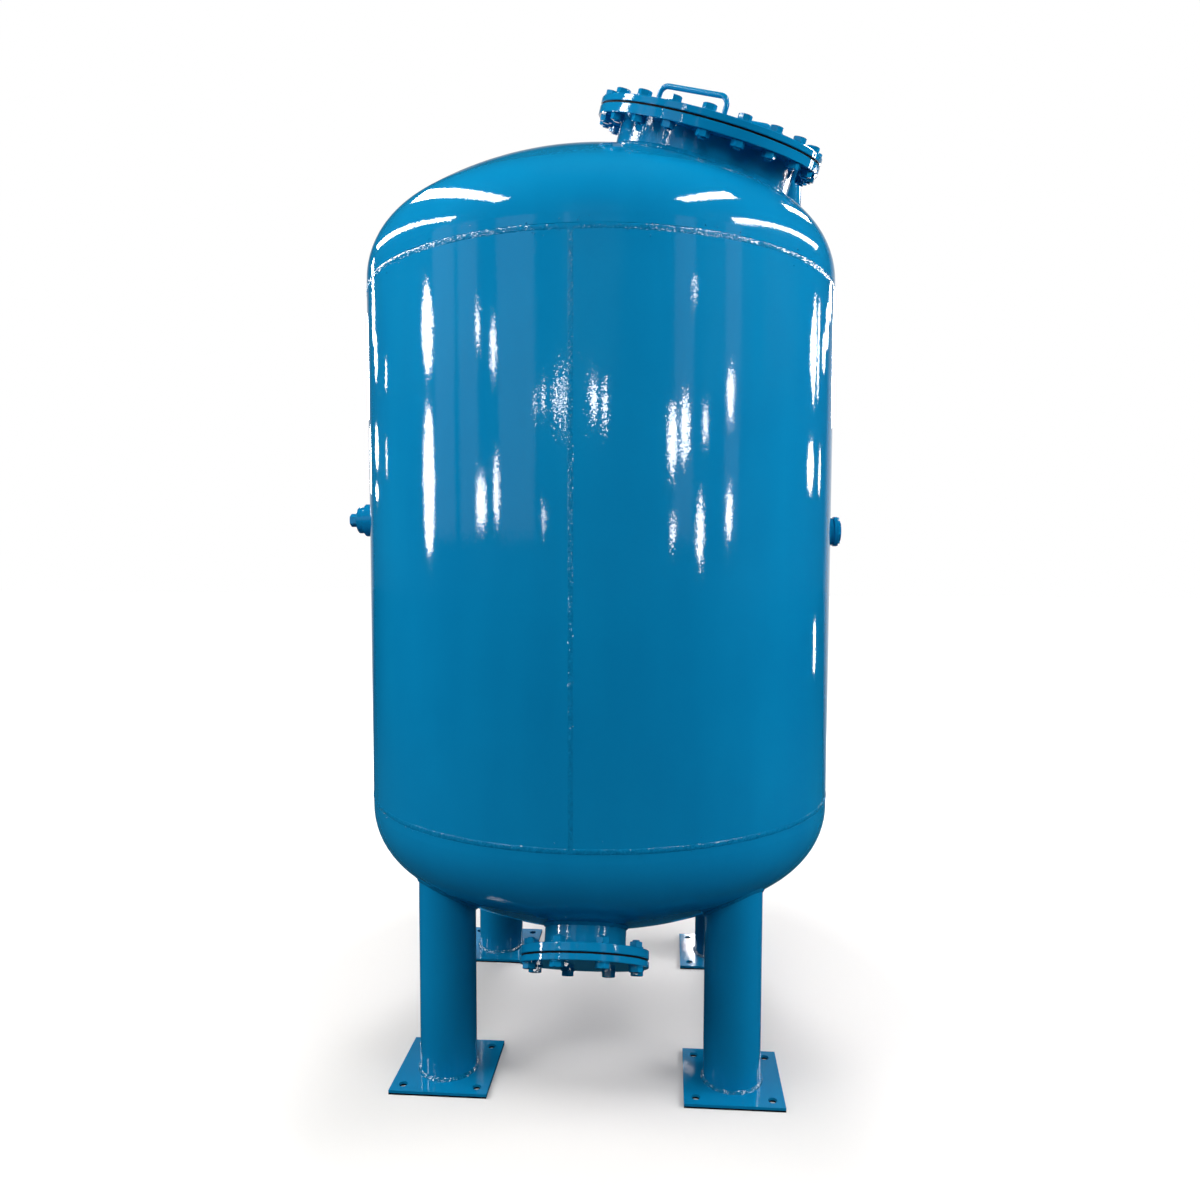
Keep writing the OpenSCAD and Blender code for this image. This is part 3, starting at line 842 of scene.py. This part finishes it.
def floor_surface():
    """Pale paper that grows white with distance. The light that it sends back to the tank is that of a darker
    floor, and the gloss sees it run up to the white wall behind."""
    recipe = Recipe(bpy.data.materials.new("pale_floor"))
    place = recipe.place()
    distance = recipe.node("VectorMath", {"operation": "LENGTH"}, {0: place}, "Value")
    reach = {"From Min": GLOW_STARTS, "From Max": GLOW_FULL, "To Min": GLOW_NEAR, "To Max": 1.0}
    grown = recipe.node("MapRange", {}, {"Value": distance, **reach})
    lit = recipe.node("BsdfDiffuse", {}, {"Color": FLOOR_PAPER})
    glow = recipe.node("Emission", {}, {"Color": grown, "Strength": 1.0})
    paper = recipe.node("AddShader", {}, {0: lit, 1: glow})

    outward = recipe.node("VectorMath", {"operation": "NORMALIZE"}, {0: place})
    wall_foot = recipe.ramp(recipe.part(outward, "Y"), *WALL_SPREAD)
    wall_foot = wall_foot * recipe.ramp(distance / WALL_DISTANCE, *WALL_FOOT)
    for_gloss = recipe.node("LightPath", output="Is Glossy Ray")
    sheen = recipe.mix(wall_foot * for_gloss, BLACK, WHITE_WALL)
    sheen = recipe.node("Emission", {}, {"Color": sheen, "Strength": 1.0})
    bounce = recipe.node("BsdfDiffuse", {}, {"Color": FLOOR_BOUNCE})
    bounce = recipe.node("AddShader", {}, {0: bounce, 1: sheen})

    for_camera = recipe.node("LightPath", output="Is Camera Ray")
    surface = recipe.node("MixShader", {}, {0: for_camera, 1: bounce, 2: paper})
    recipe.node("OutputMaterial", {}, {"Surface": surface})
    return recipe.owner


def studio_floor():
    mesh = bmesh.new()
    bmesh.ops.create_grid(mesh, x_segments=1, y_segments=1, size=FLOOR_SIZE / 2)
    data = bpy.data.meshes.new("studio_floor")
    mesh.to_mesh(data)
    mesh.free()
    data.materials.append(floor_surface())
    floor = bpy.data.objects.new("studio_floor", data)
    bpy.context.scene.collection.objects.link(floor)


def studio_sky():
    """White to the camera and a faint even sky for the light. The gloss sees a dim hall with a white wall."""
    world = bpy.data.worlds.new("studio_sky")
    bpy.context.scene.world = world
    recipe = Recipe(world)
    direction = recipe.node("TexCoord", output="Generated")
    wall = recipe.ramp(recipe.part(direction, "Y"), *WALL_SPREAD)
    hall = recipe.mix(wall, HALL, WHITE_WALL)
    sky = recipe.mix(recipe.node("LightPath", output="Is Glossy Ray"), SKY, hall)
    seen = recipe.mix(recipe.node("LightPath", output="Is Camera Ray"), sky, WHITE)
    background = recipe.node("Background", {}, {"Color": seen, "Strength": 1.0})
    recipe.node("OutputWorld", {}, {"Surface": background})


studio_floor()
studio_sky()


# ---- Lamps ----

GLOSS_AIM = Vector((0, 0, 1.7))
GLEAM_DISTANCE = 6.5

# Small lamps and windows that only the gloss shows: bearing from the front in degrees, height, width, tall
GLEAM_LEVEL = 28
GLEAM_STRETCH = 1.12
GLEAMS = (
    (-78, 3.50, 0.74, 0.68),
    (-78, 2.15, 0.74, 1.20),
    (-50, 3.50, 0.20, 0.30),
    (-42.5, 3.30, 0.27, 0.35),
    (-49, 1.95, 0.55, 0.40),
    (-41.5, 2.05, 0.30, 0.50),
    (-23.5, 2.80, 0.10, 0.15),
    (-20, 2.85, 0.15, 0.15),
    (-14, 2.85, 0.44, 0.15),
    (1.5, 2.85, 0.28, 0.25),
    (6, 2.80, 0.24, 0.25),
    (-20, 1.80, 0.15, 0.12),
    (35, 2.50, 0.45, 0.50),
    (40.5, 2.60, 0.45, 0.45),
    (50, 2.65, 0.27, 0.25),
    (62, 2.90, 0.40, 0.40),
    (35.5, 1.70, 0.25, 0.20),
    (48, 1.70, 0.38, 0.50),
    (62, 1.85, 0.35, 0.40),
    (44.5, 3.80, 0.20, 0.10),
    (118.5, 3.38, 0.60, 0.55),
    (119.5, 3.38, 0.30, 0.85),
    (124.5, 3.40, 0.10, 0.80),
    (142, 3.90, 0.45, 0.30),
    (137, 3.65, 0.45, 0.35),
    (132, 3.40, 0.40, 0.30),
    (117.5, 2.30, 0.65, 0.40),
    (128.5, 2.28, 0.10, 0.40),
    (125.5, 0.62, 0.20, 0.45),
    (-130, 4.20, 0.30, 0.50),
    (-129.5, 3.75, 0.40, 0.50),
    (-126, 3.35, 0.35, 0.35),
    (-112.5, 3.15, 0.10, 0.25),
    (-113, 2.40, 0.07, 0.30),
    (-126.5, 2.50, 0.45, 0.35),
    (-127.5, 2.07, 0.40, 0.12),
    (-150, 3.30, 0.80, 0.90),
    (173.5, 2.62, 0.60, 0.50),
    (155, 3.40, 0.60, 1.20),
    (165, 2.30, 0.30, 0.50),
    (-143, 2.40, 0.25, 0.60),
)

# Pale panels in the gloss, dimmer and taller
PANEL_LEVEL = 0.38
PANELS = (
    (-68, 3.2, 1.3, 3.2),
    (-55, 3.2, 1.1, 3.2),
    (-32, 3.2, 1.9, 3.2),
    (-10, 3.0, 0.3, 2.8),
    (40, 3.2, 1.0, 3.2),
    (63, 3.2, 0.9, 3.2),
)

# Long roof lights in the gloss: distance to the right of the tank, width, near end and far end
ROOF_HEIGHT = 6.0
ROOF_LIGHTS = (
    (-3.32, 0.72, -3.6, 3.2),
    (-7.0, 0.95, -3.2, 6.0),
    (3.38, 0.72, -3.8, -0.6),
    (3.7, 0.5, 2.5, 5.0),
    (7.65, 1.1, -3.6, 5.6),
)

# Soft lamps that light the paint and don't show in the gloss: bearing, distance, height, watts
SOFTBOX_SIZE = 2.0
OVERHEAD = 5.0
OVERHEAD_TINT = (1.0, 0.99, 0.86)
SOFTBOXES = (
    (-90, 4.5, 3.6, 94),
    (-60, 4.5, 3.6, 120),
    (0, 4.5, 3.6, 95),
    (60, 4.5, 3.6, 80),
    (90, 4.5, 3.6, 150),
    (70, 4.5, 1.8, 20),
    (-60, 2.8, 5.0, 38),
    (0, 0.3, 5.5, 72),
    (180, 4.0, 4.6, 200),
)


def lamp(name, position, aim, width, tall, watts, shape="RECTANGLE"):
    light = bpy.data.lights.new(name, "AREA")
    light.shape = shape
    light.size = width
    light.size_y = tall
    light.energy = watts
    holder = bpy.data.objects.new(name, light)
    bpy.context.scene.collection.objects.link(holder)
    holder.location = position
    holder.rotation_mode = "QUATERNION"
    holder.rotation_quaternion = (aim - position).to_track_quat("-Z", "Y")
    holder.visible_camera = False
    return holder


def gloss_lamp(name, position, aim, width, tall, level, shape="RECTANGLE"):
    """A lamp that the gloss shows at that level, and that adds no light of its own."""
    area = width * tall * (math.pi / 4 if shape == "ELLIPSE" else 1)
    lamp(name, position, aim, width, tall, level * math.pi * area, shape).visible_diffuse = False


def at_bearing(bearing, distance, height):
    """A spot round the tank. Bearing 0 is in front of it, and 90 on the right as seen from there."""
    turn = math.radians(bearing)
    return Vector((math.sin(turn) * distance, -math.cos(turn) * distance, height))


for number, (bearing, height, width, tall) in enumerate(GLEAMS):
    spot = at_bearing(bearing, GLEAM_DISTANCE, height)
    gloss_lamp(f"gleam_{number}", spot, GLOSS_AIM, width, tall * GLEAM_STRETCH, GLEAM_LEVEL, "ELLIPSE")
for number, (bearing, height, width, tall) in enumerate(PANELS):
    spot = at_bearing(bearing, GLEAM_DISTANCE, height)
    gloss_lamp(f"panel_{number}", spot, GLOSS_AIM, width, tall, PANEL_LEVEL)
for number, (to_right, width, near_end, far_end) in enumerate(ROOF_LIGHTS):
    above = Vector((to_right, (near_end + far_end) / 2, ROOF_HEIGHT))
    gloss_lamp(f"roof_light_{number}", above, above - UP, width, far_end - near_end, GLEAM_LEVEL)
for number, (bearing, distance, height, watts) in enumerate(SOFTBOXES):
    spot = at_bearing(bearing, distance, height)
    softbox = lamp(f"softbox_{number}", spot, GLOSS_AIM, SOFTBOX_SIZE, SOFTBOX_SIZE, watts)
    softbox.visible_glossy = False
    if height >= OVERHEAD:
        softbox.data.color = OVERHEAD_TINT


# ---- Camera ----

CAMERA_PLACE = Vector((0.2177, -2.8413, 1.4739))
CAMERA_YAW = math.radians(-4.01)
CAMERA_PITCH = math.radians(-3.67)
CAMERA_ROLL = math.radians(0.156)
SENSOR_WIDTH = 36
FOCAL_LENGTH = 26.74
LENS_SHIFT = (-0.0053, 0.0105)


def set_camera():
    lens = bpy.data.cameras.new("camera")
    lens.sensor_width = SENSOR_WIDTH
    lens.lens = FOCAL_LENGTH
    lens.shift_x, lens.shift_y = LENS_SHIFT
    camera = bpy.data.objects.new("camera", lens)
    bpy.context.scene.collection.objects.link(camera)
    facing = Vector((math.sin(CAMERA_YAW), math.cos(CAMERA_YAW), 0))
    ahead = facing * math.cos(CAMERA_PITCH) + UP * math.sin(CAMERA_PITCH)
    level_right = facing.cross(UP)
    level_above = level_right.cross(ahead)
    right = level_right * math.cos(CAMERA_ROLL) + level_above * math.sin(CAMERA_ROLL)
    above = level_above * math.cos(CAMERA_ROLL) - level_right * math.sin(CAMERA_ROLL)
    turned = Matrix((right, above, -ahead)).transposed().to_4x4()
    camera.matrix_world = Matrix.Translation(CAMERA_PLACE) @ turned
    bpy.context.scene.camera = camera


set_camera()
bpy.context.scene.view_settings.view_transform = "Standard"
..............................
**Problem requirements**
Reproduce, please, the lines of the material from its first line down to the line containing "bpy.context.scene.collection.objects.link(floor)", keeping both ends and nothing beyond them.

**Complete output**
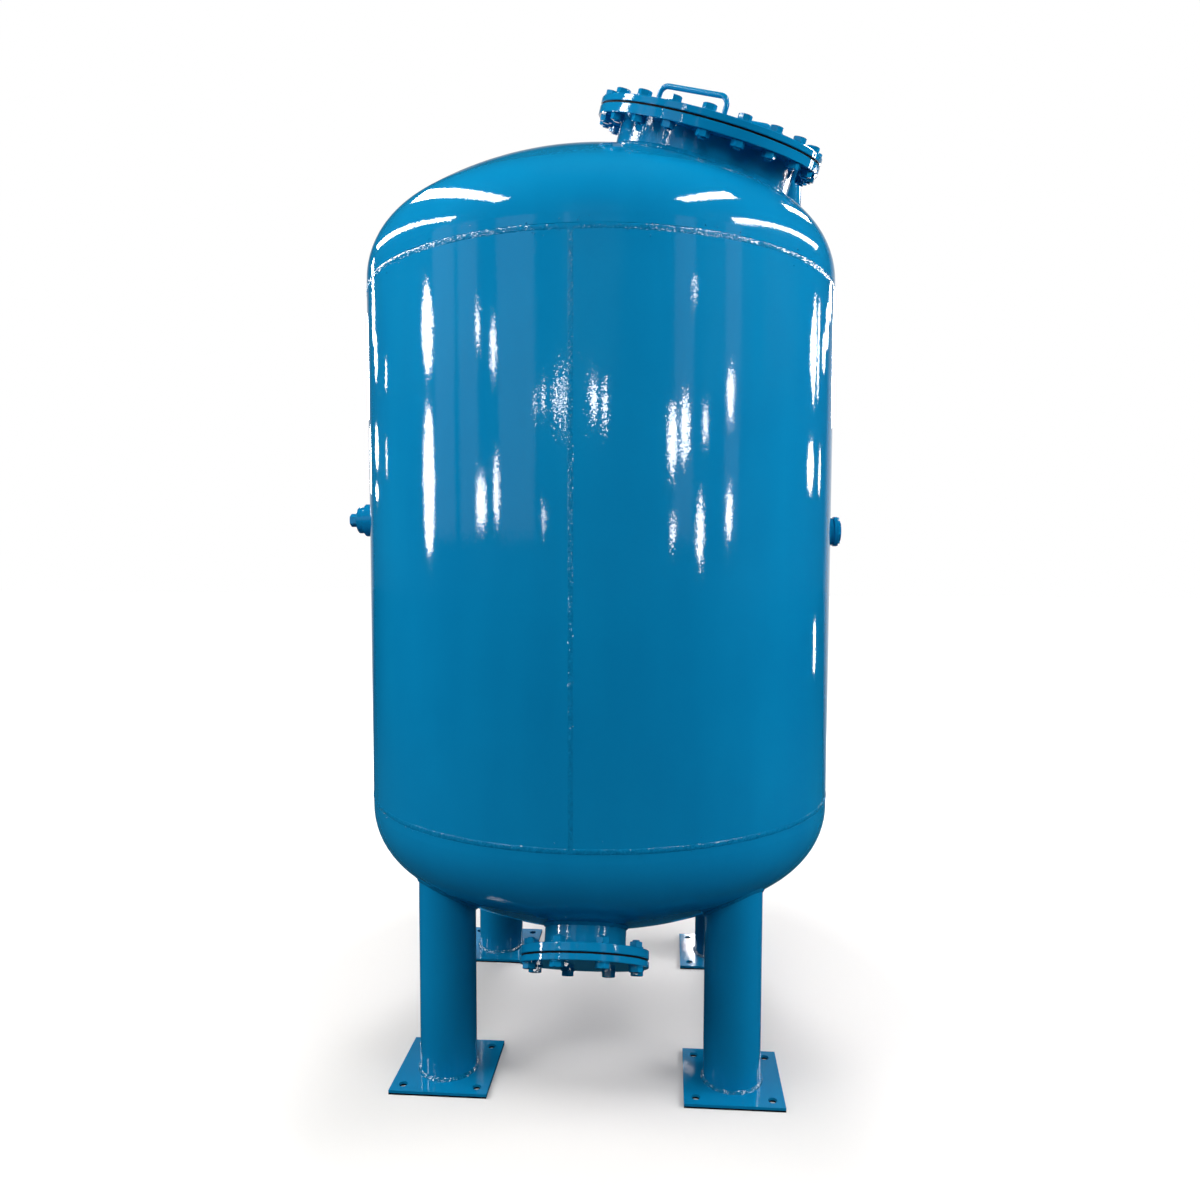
Keep writing the OpenSCAD and Blender code for this image. This is part 3, starting at line 842 of scene.py. This part finishes it.
def floor_surface():
    """Pale paper that grows white with distance. The light that it sends back to the tank is that of a darker
    floor, and the gloss sees it run up to the white wall behind."""
    recipe = Recipe(bpy.data.materials.new("pale_floor"))
    place = recipe.place()
    distance = recipe.node("VectorMath", {"operation": "LENGTH"}, {0: place}, "Value")
    reach = {"From Min": GLOW_STARTS, "From Max": GLOW_FULL, "To Min": GLOW_NEAR, "To Max": 1.0}
    grown = recipe.node("MapRange", {}, {"Value": distance, **reach})
    lit = recipe.node("BsdfDiffuse", {}, {"Color": FLOOR_PAPER})
    glow = recipe.node("Emission", {}, {"Color": grown, "Strength": 1.0})
    paper = recipe.node("AddShader", {}, {0: lit, 1: glow})

    outward = recipe.node("VectorMath", {"operation": "NORMALIZE"}, {0: place})
    wall_foot = recipe.ramp(recipe.part(outward, "Y"), *WALL_SPREAD)
    wall_foot = wall_foot * recipe.ramp(distance / WALL_DISTANCE, *WALL_FOOT)
    for_gloss = recipe.node("LightPath", output="Is Glossy Ray")
    sheen = recipe.mix(wall_foot * for_gloss, BLACK, WHITE_WALL)
    sheen = recipe.node("Emission", {}, {"Color": sheen, "Strength": 1.0})
    bounce = recipe.node("BsdfDiffuse", {}, {"Color": FLOOR_BOUNCE})
    bounce = recipe.node("AddShader", {}, {0: bounce, 1: sheen})

    for_camera = recipe.node("LightPath", output="Is Camera Ray")
    surface = recipe.node("MixShader", {}, {0: for_camera, 1: bounce, 2: paper})
    recipe.node("OutputMaterial", {}, {"Surface": surface})
    return recipe.owner


def studio_floor():
    mesh = bmesh.new()
    bmesh.ops.create_grid(mesh, x_segments=1, y_segments=1, size=FLOOR_SIZE / 2)
    data = bpy.data.meshes.new("studio_floor")
    mesh.to_mesh(data)
    mesh.free()
    data.materials.append(floor_surface())
    floor = bpy.data.objects.new("studio_floor", data)
    bpy.context.scene.collection.objects.link(floor)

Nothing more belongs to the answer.